### Task to carry out
Set down only the lines running from the one with "What build123d script" to the one with "swell_depth = 3.2", both lines included, exactly as they stand, please.

--- BEGIN Material for this exercise ---

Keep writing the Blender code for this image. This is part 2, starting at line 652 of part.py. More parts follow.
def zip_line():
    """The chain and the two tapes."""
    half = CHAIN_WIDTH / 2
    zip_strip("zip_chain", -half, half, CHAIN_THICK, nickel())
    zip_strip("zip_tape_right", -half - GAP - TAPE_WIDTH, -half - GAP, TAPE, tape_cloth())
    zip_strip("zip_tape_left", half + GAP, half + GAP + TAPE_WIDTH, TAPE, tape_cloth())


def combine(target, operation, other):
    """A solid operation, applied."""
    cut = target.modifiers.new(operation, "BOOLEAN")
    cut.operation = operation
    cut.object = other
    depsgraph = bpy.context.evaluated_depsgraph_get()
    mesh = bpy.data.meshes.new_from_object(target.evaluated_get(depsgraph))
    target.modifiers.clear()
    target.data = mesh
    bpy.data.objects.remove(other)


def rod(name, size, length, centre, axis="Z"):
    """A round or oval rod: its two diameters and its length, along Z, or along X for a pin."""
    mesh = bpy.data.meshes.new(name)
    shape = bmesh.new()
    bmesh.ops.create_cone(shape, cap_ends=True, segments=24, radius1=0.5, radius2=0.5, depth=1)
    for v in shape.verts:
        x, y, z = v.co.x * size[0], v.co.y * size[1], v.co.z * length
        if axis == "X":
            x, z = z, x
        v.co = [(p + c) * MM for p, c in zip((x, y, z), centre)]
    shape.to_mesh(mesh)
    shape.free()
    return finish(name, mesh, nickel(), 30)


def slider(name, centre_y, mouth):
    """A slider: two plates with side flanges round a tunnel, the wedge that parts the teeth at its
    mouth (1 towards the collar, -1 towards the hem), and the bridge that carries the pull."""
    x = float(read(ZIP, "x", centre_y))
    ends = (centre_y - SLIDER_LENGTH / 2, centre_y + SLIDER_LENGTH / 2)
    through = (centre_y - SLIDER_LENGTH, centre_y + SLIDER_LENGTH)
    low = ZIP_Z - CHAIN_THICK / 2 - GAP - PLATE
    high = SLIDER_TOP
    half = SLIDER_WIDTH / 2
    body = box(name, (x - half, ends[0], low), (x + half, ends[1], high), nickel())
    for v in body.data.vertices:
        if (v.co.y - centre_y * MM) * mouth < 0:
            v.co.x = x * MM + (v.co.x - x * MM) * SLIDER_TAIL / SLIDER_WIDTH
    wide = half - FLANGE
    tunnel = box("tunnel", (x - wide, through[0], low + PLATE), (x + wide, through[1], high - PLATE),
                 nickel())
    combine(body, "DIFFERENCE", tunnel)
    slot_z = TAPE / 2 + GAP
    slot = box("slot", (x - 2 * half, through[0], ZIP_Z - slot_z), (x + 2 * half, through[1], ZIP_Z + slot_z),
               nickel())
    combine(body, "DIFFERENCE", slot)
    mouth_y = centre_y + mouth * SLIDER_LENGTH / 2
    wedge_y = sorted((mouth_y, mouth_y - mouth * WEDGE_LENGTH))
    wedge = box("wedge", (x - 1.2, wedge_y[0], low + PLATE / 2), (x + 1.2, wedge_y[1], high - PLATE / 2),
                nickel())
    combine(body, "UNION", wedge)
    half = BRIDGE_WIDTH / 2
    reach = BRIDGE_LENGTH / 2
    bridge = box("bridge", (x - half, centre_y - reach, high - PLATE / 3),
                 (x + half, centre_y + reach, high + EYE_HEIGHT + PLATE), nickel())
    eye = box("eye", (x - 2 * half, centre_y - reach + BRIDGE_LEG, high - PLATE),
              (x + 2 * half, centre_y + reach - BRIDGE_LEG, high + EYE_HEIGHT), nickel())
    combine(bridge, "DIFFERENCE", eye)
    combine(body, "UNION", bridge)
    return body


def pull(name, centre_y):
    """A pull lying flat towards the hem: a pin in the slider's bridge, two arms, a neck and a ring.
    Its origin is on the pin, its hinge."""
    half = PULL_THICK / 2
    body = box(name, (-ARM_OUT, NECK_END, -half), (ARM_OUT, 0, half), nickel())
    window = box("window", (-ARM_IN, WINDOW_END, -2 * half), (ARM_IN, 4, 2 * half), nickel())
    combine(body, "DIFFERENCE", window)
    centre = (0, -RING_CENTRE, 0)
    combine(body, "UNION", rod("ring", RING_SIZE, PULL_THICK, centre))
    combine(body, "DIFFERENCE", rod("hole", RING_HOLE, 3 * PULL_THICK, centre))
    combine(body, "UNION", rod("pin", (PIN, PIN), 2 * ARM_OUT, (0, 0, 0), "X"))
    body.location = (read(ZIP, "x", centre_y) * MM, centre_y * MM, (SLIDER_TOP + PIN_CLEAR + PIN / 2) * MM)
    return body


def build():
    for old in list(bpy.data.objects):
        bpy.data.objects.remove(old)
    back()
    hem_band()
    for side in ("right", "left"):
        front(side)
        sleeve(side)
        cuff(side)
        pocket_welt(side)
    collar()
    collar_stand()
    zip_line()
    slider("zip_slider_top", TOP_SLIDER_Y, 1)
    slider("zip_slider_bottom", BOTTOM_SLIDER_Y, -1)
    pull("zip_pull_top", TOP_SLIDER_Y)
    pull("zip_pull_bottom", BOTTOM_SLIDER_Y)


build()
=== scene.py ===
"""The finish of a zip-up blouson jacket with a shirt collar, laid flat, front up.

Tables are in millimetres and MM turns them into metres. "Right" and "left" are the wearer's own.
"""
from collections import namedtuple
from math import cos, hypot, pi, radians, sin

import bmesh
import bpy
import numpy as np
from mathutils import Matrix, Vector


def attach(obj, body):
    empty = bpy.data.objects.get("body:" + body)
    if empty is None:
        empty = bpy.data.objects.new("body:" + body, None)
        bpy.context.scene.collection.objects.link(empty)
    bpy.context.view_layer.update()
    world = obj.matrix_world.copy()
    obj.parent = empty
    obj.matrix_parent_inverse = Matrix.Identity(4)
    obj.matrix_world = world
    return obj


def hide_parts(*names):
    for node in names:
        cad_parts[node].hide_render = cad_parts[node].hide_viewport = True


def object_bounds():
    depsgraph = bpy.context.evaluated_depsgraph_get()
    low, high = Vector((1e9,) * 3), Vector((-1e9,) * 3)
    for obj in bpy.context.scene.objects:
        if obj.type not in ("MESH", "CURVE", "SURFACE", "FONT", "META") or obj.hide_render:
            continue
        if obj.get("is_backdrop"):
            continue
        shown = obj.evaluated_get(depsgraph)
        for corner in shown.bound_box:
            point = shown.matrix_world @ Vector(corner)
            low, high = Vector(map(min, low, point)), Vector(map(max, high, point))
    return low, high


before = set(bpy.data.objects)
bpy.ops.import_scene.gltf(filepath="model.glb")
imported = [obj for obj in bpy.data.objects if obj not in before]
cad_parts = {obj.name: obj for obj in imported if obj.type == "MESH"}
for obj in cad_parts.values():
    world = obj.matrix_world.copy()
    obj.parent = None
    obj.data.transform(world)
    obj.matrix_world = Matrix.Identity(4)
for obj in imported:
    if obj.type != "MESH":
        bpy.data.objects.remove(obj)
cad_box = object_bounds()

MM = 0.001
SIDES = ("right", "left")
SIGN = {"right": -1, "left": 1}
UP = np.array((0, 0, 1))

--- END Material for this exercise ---
--- BEGIN Material for this exercise ---

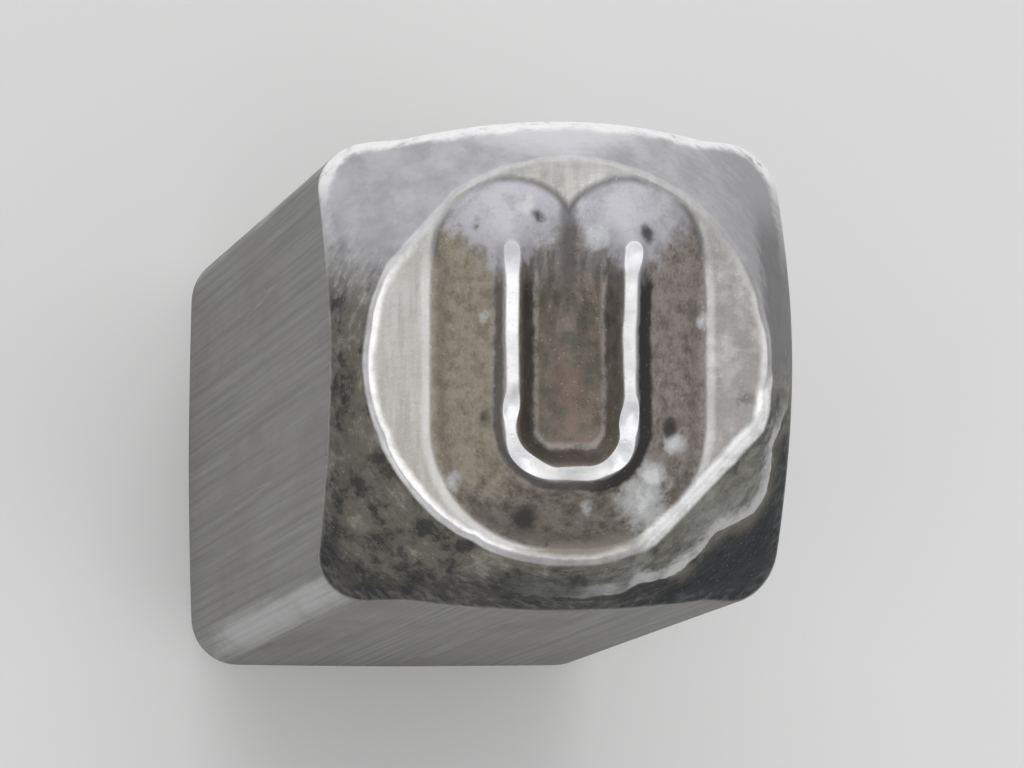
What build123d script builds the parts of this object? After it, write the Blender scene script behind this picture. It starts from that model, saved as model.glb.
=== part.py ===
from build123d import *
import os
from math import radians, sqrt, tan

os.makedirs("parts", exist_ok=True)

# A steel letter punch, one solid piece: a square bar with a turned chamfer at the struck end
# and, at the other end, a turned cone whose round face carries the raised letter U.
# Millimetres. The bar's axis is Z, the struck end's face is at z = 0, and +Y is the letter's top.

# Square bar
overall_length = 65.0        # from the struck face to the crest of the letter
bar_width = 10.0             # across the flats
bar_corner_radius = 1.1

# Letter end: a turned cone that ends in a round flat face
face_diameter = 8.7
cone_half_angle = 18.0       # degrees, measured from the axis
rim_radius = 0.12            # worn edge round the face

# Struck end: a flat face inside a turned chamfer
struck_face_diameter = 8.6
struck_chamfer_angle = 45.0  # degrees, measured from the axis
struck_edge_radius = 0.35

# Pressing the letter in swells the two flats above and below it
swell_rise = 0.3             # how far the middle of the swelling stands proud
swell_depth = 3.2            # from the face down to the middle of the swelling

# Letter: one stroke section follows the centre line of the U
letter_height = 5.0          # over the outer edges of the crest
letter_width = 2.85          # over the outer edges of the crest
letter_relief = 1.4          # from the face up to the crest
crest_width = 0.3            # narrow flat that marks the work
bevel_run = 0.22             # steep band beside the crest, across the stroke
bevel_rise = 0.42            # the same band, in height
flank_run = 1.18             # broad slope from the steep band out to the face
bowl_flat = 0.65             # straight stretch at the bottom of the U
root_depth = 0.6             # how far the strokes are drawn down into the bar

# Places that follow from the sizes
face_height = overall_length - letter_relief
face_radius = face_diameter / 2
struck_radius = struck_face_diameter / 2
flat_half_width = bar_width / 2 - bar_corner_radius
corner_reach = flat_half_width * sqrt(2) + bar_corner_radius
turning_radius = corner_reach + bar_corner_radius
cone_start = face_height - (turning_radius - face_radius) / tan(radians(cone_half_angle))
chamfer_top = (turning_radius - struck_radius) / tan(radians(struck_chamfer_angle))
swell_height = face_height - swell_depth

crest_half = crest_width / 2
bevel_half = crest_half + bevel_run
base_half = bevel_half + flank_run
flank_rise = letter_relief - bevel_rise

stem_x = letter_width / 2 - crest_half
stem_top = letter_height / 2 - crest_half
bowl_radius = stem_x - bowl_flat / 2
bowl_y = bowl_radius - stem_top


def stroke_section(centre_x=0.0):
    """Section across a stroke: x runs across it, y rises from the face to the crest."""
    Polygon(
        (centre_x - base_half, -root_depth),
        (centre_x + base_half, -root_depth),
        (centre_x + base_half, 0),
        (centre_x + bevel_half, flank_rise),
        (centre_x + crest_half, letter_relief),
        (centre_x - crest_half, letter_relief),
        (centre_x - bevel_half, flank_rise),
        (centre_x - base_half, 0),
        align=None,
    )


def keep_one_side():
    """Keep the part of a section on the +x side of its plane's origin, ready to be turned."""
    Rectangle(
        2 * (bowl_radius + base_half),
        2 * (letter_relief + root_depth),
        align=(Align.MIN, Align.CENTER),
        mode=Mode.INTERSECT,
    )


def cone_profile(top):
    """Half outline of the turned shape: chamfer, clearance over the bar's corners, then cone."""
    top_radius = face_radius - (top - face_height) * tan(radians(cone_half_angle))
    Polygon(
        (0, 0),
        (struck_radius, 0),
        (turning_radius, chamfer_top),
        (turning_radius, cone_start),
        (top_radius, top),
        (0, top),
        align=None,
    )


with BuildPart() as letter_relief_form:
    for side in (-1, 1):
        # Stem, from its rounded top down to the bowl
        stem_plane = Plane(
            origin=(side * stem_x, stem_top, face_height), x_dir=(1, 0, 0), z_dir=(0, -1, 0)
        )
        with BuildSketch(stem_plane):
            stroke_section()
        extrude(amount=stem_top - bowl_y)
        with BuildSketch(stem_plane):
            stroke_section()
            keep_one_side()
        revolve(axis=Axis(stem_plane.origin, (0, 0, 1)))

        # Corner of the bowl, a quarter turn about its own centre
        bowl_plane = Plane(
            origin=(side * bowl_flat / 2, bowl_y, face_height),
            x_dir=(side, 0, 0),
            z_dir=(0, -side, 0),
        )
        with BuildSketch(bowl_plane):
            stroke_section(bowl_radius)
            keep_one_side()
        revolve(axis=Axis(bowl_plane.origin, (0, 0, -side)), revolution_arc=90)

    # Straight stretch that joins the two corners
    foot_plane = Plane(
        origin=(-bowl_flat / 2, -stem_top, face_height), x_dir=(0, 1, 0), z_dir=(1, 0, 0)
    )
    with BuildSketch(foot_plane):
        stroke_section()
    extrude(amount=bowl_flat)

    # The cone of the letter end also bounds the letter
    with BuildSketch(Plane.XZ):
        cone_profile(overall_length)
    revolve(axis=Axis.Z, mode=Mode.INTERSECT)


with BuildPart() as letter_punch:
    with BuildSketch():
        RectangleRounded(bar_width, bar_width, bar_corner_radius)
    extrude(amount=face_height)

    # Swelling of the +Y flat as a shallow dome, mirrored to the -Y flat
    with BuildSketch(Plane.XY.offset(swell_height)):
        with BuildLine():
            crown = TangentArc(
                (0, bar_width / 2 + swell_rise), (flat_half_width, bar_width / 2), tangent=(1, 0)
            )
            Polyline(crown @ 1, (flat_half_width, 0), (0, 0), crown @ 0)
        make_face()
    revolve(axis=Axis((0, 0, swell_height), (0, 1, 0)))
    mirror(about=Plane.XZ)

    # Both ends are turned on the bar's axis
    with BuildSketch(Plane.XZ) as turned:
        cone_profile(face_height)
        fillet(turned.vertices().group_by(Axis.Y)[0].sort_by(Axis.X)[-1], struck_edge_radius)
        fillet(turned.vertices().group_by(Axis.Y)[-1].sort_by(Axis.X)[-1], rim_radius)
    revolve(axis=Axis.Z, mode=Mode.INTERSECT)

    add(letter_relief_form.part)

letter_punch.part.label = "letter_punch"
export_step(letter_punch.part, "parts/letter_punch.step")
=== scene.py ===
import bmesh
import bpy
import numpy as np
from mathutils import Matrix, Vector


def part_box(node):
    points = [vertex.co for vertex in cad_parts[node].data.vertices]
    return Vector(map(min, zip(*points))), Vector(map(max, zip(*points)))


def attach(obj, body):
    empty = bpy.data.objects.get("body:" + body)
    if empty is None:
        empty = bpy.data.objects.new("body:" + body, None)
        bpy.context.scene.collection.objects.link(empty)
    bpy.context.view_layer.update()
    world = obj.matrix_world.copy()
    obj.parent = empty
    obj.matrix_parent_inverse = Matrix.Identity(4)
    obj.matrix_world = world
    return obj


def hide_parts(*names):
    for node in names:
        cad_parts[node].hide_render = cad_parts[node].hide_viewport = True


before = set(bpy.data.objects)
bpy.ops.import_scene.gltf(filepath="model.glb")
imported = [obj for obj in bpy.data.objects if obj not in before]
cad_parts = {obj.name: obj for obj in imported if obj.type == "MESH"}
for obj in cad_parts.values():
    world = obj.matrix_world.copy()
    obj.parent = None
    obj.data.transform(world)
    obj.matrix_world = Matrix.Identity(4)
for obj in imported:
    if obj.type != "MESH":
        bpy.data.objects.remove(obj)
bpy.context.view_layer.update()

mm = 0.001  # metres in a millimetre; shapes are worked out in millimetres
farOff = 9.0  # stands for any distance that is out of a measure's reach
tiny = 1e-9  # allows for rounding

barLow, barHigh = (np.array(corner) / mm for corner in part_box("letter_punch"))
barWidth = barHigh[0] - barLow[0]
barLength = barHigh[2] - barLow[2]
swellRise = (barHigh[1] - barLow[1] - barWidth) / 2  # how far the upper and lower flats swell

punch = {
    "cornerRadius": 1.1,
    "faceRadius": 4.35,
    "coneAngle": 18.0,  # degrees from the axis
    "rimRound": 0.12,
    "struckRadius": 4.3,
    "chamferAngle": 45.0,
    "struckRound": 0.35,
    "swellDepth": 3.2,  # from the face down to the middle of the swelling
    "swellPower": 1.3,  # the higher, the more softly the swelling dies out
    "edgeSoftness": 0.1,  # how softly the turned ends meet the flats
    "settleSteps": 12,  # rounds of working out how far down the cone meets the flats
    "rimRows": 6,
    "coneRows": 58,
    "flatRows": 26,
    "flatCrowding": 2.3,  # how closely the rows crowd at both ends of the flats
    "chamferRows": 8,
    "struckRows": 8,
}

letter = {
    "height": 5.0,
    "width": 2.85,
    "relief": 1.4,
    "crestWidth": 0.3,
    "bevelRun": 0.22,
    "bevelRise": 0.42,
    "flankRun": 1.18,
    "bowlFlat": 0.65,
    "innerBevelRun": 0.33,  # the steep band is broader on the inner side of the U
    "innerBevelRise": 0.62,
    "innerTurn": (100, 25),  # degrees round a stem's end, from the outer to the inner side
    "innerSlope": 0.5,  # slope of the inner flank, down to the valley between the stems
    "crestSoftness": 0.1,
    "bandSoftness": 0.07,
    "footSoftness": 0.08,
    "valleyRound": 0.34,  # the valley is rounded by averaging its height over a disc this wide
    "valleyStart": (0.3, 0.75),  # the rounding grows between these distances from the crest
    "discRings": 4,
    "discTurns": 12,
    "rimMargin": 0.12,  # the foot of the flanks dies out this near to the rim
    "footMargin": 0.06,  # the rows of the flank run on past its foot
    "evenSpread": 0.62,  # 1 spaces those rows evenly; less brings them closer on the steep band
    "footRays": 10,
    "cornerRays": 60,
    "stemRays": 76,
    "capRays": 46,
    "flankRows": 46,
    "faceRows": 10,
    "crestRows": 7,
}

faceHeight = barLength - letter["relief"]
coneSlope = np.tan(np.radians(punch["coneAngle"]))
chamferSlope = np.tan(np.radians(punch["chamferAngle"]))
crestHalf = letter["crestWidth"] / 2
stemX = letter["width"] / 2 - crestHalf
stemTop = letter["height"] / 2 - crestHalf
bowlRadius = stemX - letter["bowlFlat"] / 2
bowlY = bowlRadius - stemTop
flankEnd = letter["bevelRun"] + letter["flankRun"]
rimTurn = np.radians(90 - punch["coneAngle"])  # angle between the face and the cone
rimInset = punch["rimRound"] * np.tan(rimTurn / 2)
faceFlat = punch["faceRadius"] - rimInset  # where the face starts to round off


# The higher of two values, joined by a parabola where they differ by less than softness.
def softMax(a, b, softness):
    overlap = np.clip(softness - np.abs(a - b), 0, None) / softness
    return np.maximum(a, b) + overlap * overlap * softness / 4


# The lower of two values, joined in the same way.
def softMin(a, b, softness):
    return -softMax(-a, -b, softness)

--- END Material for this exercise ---

### Written answer
What build123d script builds the parts of this object? After it, write the Blender scene script behind this picture. It starts from that model, saved as model.glb.
=== part.py ===
from build123d import *
import os
from math import radians, sqrt, tan

os.makedirs("parts", exist_ok=True)

# A steel letter punch, one solid piece: a square bar with a turned chamfer at the struck end
# and, at the other end, a turned cone whose round face carries the raised letter U.
# Millimetres. The bar's axis is Z, the struck end's face is at z = 0, and +Y is the letter's top.

# Square bar
overall_length = 65.0        # from the struck face to the crest of the letter
bar_width = 10.0             # across the flats
bar_corner_radius = 1.1

# Letter end: a turned cone that ends in a round flat face
face_diameter = 8.7
cone_half_angle = 18.0       # degrees, measured from the axis
rim_radius = 0.12            # worn edge round the face

# Struck end: a flat face inside a turned chamfer
struck_face_diameter = 8.6
struck_chamfer_angle = 45.0  # degrees, measured from the axis
struck_edge_radius = 0.35

# Pressing the letter in swells the two flats above and below it
swell_rise = 0.3             # how far the middle of the swelling stands proud
swell_depth = 3.2            # from the face down to the middle of the swelling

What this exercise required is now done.